BIOTECTONICS at The Ontario Science Centre
In this age of pandemics, we see panic and fear of infectious disease increasingly defining modern society. The cultural and social worlds we inhabit are being transformed in unexpected, and often, uncontrollable ways. Microbes, the oldest forms of life on earth, terrify us: an invisible invader with the possibility of contaminating our cellular lives. Yet all of us are biological hosts, housing a vast and thriving community of micro-organisms. Coexisting within us symbiotically, microbes mostly do us no harm. It is those ‘other’ microbes, the ones that cross over from insects or animals or different ecologies, that artfully become pathogenic, causing illness, or even death, escalating our fear and terror.

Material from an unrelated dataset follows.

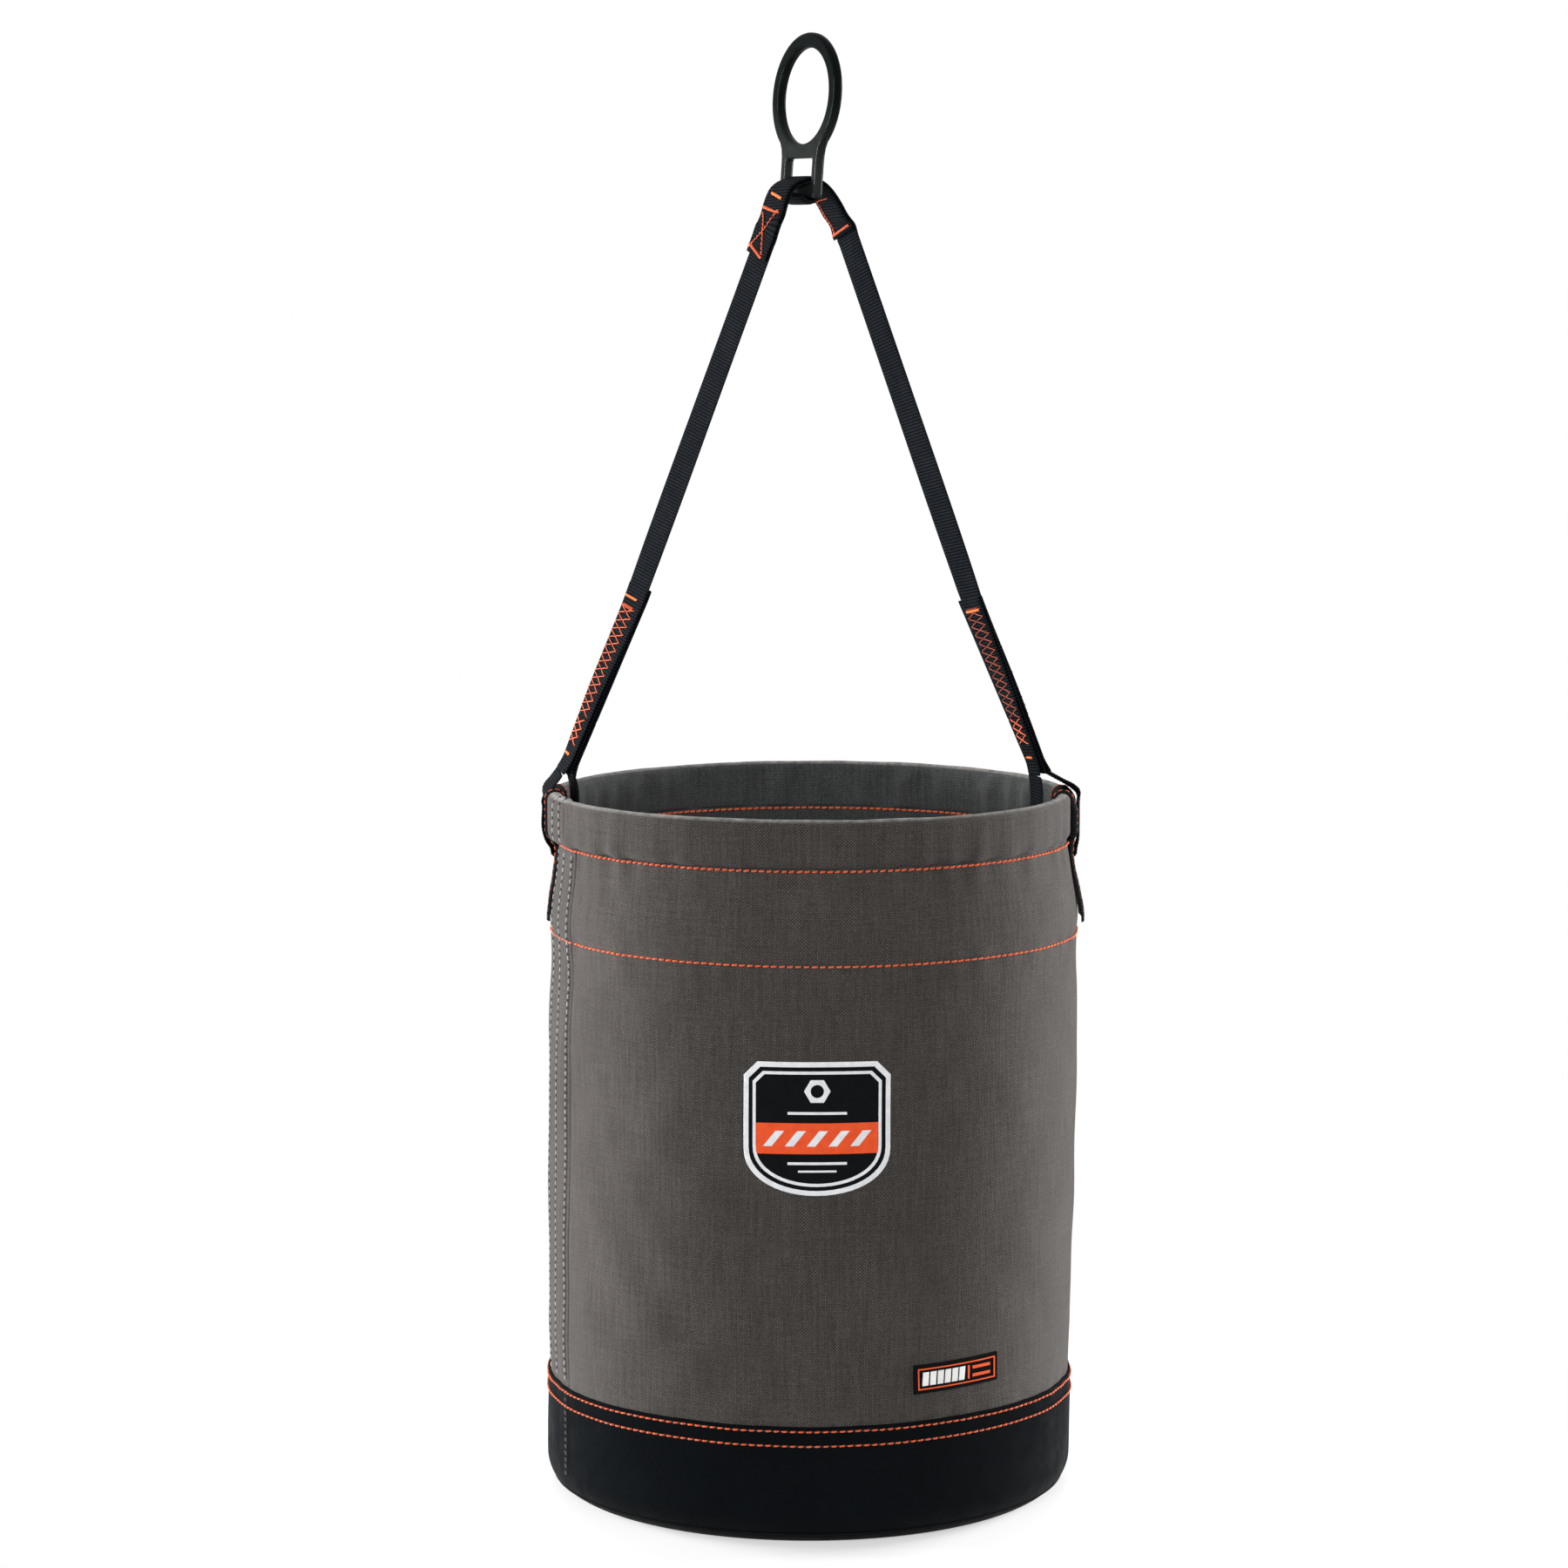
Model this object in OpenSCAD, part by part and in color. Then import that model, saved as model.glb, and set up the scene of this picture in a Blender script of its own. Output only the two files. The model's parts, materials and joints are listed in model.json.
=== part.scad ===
// Hoist bucket: a round open-top canvas bucket on a two-leg webbing bail with a forged ring.
// Millimetres. +Z is up, the bail legs stand at +X and -X, and the badge faces -Y.
// The origin is the centre of the underside.

/* [Bucket] */
// Outer radius of the canvas wall
wall_r = 158.2; // [150:0.1:166]
// Height of the rim crest above the floor
rim_z = 425; // [400:1:450]
// Thickness of one canvas ply
canvas_t = 1.6; // [1.2:0.1:1.9]
// Height of the seam that holds the inner collar facing
collar_z = 341; // [325:1:346]

/* [Rim] */
// Thickness of the rim casing, hoop and canvas together
casing_w = 9; // [8.6:0.1:10]
// Height of the rim casing
casing_h = 28; // [27:0.5:32]
// Thickness of the flat hoop
hoop_t = 3; // [2:0.1:3.2]

/* [Boot] */
// Height of the boot's top edge
boot_z = 72.4; // [60:0.1:90]
// Thickness of the boot material
boot_t = 1.2; // [1:0.1:1.4]
// Radius of the rounded bottom corner
corner_r = 20; // [16:1:22]
// Thickness of the rigid base plate
plate_t = 3; // [2:0.5:4]

/* [Webbing] */
// Width of the bail webbing
web_w = 25; // [20:1:25]
// Thickness of one webbing ply
web_t = 2; // [1.6:0.1:2]
// Height of the fold line of the bail
fold_z = 446; // [444:1:448]
// Turn of the webbing between the rim and the ring, in degrees
ring_turn = 30; // [20:1:35]
// How far the loops have slid along the rim, so that the legs stand towards -X
hang = 3.3; // [0:0.1:4]
// Distance of the bar from the middle of the bucket, towards -X
bar_shift = 4.8; // [0:0.1:5.5]

/* [Ring] */
// Radius of the round eye
eye_r = 28.4; // [24:0.1:30]
// Width of the band round the eye
eye_band = 9; // [8:0.5:10]
// Thickness of the ring plate
ring_t = 6; // [5.5:0.5:7]
// Width of the slot that takes the webbing
slot_w = 29; // [29:0.5:32]
// Radius of the round bar under the slot
bar_r = 4.3; // [3.5:0.1:4.3]
// Lean of the hanging ring towards +X, in degrees
ring_lean = 4.3; // [0:0.1:6]

/* [Labels] */
// Width of the front badge
badge_w = 85; // [60:1:90]
// Height of the front badge
badge_h = 78; // [60:1:84]
// Width of the small rubber label
label_w = 59; // [40:1:64]
// Height of the small rubber label
label_h = 17; // [14:1:20]

/* [Hidden] */
$fn = 96;

CANVAS = [0.36, 0.33, 0.30];
BLACK = [0.05, 0.05, 0.06];
ORANGE = [0.95, 0.33, 0.12];
GREY_THREAD = [0.72, 0.72, 0.70];

gap = 0.2;                          // air between plies that lie on each other
thread_r = 0.5;                     // half thickness of the sewing thread
neck_r = wall_r - 4.5;              // canvas radius where the rim casing is sewn on
neck_z = rim_z - casing_h;          // lower edge of the rim casing
flare_z = rim_z - 75;               // below this the wall is straight
casing_out = wall_r + 0.8;          // outer face of the rim casing
casing_mid = casing_out - casing_w / 2;
crown_z = rim_z - casing_w / 2;     // centre of the casing's round top
tuck_r = casing_out - neck_r;       // round lower edge of the casing
tuck_z = neck_z + tuck_r;
slit_z = neck_z - 11;               // middle of the slit that the rim loop passes through
slit_h = 6;
slit_w = web_w + 2;

function wall_at(z) = z <= flare_z ? wall_r
    : wall_r + (neck_r - wall_r) * (z - flare_z) / (neck_z - flare_z);
function arc(c, r, a0, a1, n = 8) =
    [for (i = [0 : n]) let (a = a0 + (a1 - a0) * i / n) [c[0] + r * cos(a), c[1] + r * sin(a)]];

// ---------- Canvas ----------

// A ply that follows the wall from z0 to z1, its inner face at offset off from the canvas face.
module wall_profile(off, t, z0, z1) {
    zs = z1 > flare_z && z0 < flare_z ? [z0, flare_z, z1] : [z0, z1];
    inner = [for (z = zs) [wall_at(z) + off, z]];
    outer = [for (i = [len(zs) - 1 : -1 : 0]) [wall_at(zs[i]) + off + t, zs[i]]];
    polygon(concat(inner, outer));
}

module wall_ply(off, t, z0, z1) rotate_extrude() wall_profile(off, t, z0, z1);

module slits() {
    for (s = [-1, 1])
        translate([s * neck_r, 0, slit_z]) cube([24, slit_w, slit_h], center = true);
}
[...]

Biotectonics is an installation of over 1500 petri dishes that concentrates hundreds of digital images of halobacteria into a large flowing stream, surrounded by a sea of white crystallized salt. Located in the intersection between art and science, Biotectonics is an installation of salt crystals and digital microscopy images. It attempts to mitigate the current climate of fear by presenting the paradoxical beauty of microbes that live in us, on us, and around us. The images were taken through my microscope of the live cultured naturally pink-to-red coloured Halobacterium sp. NRC-1. Halobacteria is an ancient and non-pathogenic bacterium that lives only in a high salt environment. If you have eaten shrimp, you have also ingested halobacteria. If you have seen flamingos, this is why they are pink. I also grew the delicate salt crystals in the hundreds of petri dishes that make up the rest of the piece.
Biotectonics was created in 2009 with a grant from the Canada Council for the Arts. It was first exhibited in the Red Head Gallery in 2010 and then in the Ontario Science Centre's Hot Zone from the fall of 2014 to spring of 2015.